- _EXERCISE INPUT_:
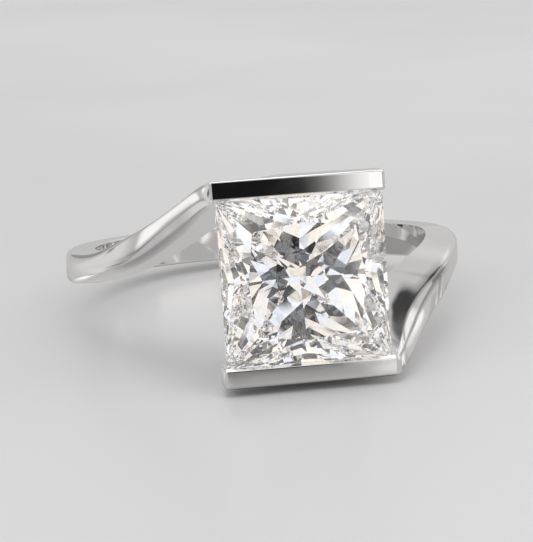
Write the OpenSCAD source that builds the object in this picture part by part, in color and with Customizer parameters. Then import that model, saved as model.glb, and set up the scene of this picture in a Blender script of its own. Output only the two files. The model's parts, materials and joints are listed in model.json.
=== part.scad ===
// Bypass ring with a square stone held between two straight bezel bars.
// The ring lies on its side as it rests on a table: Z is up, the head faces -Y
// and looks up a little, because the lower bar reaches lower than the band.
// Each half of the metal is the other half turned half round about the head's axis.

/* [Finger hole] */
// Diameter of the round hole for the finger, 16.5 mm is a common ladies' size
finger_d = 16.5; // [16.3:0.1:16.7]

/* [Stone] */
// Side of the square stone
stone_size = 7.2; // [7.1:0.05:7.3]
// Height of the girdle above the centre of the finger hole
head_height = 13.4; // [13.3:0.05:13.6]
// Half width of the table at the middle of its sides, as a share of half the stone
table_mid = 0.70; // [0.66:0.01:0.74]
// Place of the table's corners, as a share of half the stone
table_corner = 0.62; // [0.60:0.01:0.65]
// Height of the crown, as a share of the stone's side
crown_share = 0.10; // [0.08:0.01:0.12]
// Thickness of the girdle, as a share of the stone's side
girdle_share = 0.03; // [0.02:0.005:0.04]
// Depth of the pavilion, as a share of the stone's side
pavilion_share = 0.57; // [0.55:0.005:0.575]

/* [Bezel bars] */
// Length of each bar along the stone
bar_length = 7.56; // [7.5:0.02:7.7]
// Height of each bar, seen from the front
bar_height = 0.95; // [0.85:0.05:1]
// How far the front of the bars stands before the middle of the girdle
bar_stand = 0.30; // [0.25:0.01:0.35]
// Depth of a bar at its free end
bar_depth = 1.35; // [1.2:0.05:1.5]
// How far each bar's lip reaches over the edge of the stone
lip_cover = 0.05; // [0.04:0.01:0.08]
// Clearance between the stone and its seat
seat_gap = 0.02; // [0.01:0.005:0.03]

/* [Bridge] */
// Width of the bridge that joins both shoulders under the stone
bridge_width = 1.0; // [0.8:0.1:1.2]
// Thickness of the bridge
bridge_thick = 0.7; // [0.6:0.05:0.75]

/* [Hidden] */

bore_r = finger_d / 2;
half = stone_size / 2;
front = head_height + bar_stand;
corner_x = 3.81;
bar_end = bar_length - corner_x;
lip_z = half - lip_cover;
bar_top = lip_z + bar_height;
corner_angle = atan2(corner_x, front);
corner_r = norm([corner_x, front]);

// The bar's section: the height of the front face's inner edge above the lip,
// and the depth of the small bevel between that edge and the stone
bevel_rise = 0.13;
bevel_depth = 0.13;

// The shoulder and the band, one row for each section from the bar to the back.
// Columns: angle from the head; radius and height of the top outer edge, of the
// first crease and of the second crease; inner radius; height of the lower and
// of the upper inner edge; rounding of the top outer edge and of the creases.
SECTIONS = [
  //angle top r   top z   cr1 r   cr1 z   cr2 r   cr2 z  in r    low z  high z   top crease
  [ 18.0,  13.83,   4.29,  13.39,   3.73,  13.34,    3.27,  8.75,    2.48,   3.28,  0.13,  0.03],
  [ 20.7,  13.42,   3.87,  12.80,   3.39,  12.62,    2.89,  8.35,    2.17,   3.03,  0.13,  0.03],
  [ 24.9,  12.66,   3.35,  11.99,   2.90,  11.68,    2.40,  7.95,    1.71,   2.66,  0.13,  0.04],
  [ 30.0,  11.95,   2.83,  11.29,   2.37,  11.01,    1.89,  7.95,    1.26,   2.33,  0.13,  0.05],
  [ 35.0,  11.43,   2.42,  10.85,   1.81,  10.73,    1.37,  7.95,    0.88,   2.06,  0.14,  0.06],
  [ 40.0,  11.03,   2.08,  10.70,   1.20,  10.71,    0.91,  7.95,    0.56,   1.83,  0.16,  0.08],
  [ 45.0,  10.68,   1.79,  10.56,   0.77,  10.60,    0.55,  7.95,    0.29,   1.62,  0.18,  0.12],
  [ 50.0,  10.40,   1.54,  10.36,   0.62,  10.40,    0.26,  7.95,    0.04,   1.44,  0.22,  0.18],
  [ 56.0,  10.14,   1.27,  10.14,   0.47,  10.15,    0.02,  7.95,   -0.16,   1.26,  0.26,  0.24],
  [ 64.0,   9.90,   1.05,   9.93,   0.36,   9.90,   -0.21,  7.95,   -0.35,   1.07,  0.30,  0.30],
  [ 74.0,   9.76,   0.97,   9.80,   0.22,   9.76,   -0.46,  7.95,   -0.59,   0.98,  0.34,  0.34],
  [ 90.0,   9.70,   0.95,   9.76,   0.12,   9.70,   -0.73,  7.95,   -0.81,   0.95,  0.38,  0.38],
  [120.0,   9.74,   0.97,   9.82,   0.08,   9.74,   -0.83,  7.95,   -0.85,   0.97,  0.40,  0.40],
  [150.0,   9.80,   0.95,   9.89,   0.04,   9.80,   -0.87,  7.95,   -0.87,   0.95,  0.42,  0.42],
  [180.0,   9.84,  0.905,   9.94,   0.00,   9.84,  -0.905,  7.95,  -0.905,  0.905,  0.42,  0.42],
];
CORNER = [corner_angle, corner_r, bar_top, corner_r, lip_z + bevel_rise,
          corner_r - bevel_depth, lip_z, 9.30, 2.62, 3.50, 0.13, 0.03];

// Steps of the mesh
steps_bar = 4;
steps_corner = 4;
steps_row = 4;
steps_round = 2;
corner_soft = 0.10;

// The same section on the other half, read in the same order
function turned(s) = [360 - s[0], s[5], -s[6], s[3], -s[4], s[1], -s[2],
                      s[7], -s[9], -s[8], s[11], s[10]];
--
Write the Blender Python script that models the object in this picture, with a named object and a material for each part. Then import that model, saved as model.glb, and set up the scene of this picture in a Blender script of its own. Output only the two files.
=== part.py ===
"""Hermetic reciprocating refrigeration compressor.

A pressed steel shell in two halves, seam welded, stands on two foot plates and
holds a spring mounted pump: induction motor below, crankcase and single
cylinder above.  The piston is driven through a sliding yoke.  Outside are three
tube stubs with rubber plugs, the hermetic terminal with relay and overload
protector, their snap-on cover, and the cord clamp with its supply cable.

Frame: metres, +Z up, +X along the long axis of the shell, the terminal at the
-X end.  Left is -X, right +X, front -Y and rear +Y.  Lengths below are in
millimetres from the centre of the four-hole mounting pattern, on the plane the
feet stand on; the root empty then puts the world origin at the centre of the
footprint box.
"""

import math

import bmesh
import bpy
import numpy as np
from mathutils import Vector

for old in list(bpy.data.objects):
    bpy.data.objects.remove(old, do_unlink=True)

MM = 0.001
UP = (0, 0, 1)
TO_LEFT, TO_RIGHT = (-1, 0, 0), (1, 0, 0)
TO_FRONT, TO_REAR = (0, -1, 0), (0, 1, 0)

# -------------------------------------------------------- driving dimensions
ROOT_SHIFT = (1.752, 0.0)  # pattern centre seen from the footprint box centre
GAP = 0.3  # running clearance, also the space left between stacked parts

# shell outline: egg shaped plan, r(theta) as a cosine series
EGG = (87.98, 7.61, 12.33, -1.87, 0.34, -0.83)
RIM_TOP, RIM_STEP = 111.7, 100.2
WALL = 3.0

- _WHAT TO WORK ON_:
From the line that contains "Write the OpenSCAD" through the line that contains "finger_d = 16.5; // [16.3:0.1:16.7]", reproduce every line exactly, both end lines included.

- _COMPLETED EXERCISE_:
Write the OpenSCAD source that builds the object in this picture part by part, in color and with Customizer parameters. Then import that model, saved as model.glb, and set up the scene of this picture in a Blender script of its own. Output only the two files. The model's parts, materials and joints are listed in model.json.
=== part.scad ===
// Bypass ring with a square stone held between two straight bezel bars.
// The ring lies on its side as it rests on a table: Z is up, the head faces -Y
// and looks up a little, because the lower bar reaches lower than the band.
// Each half of the metal is the other half turned half round about the head's axis.

/* [Finger hole] */
// Diameter of the round hole for the finger, 16.5 mm is a common ladies' size
finger_d = 16.5; // [16.3:0.1:16.7]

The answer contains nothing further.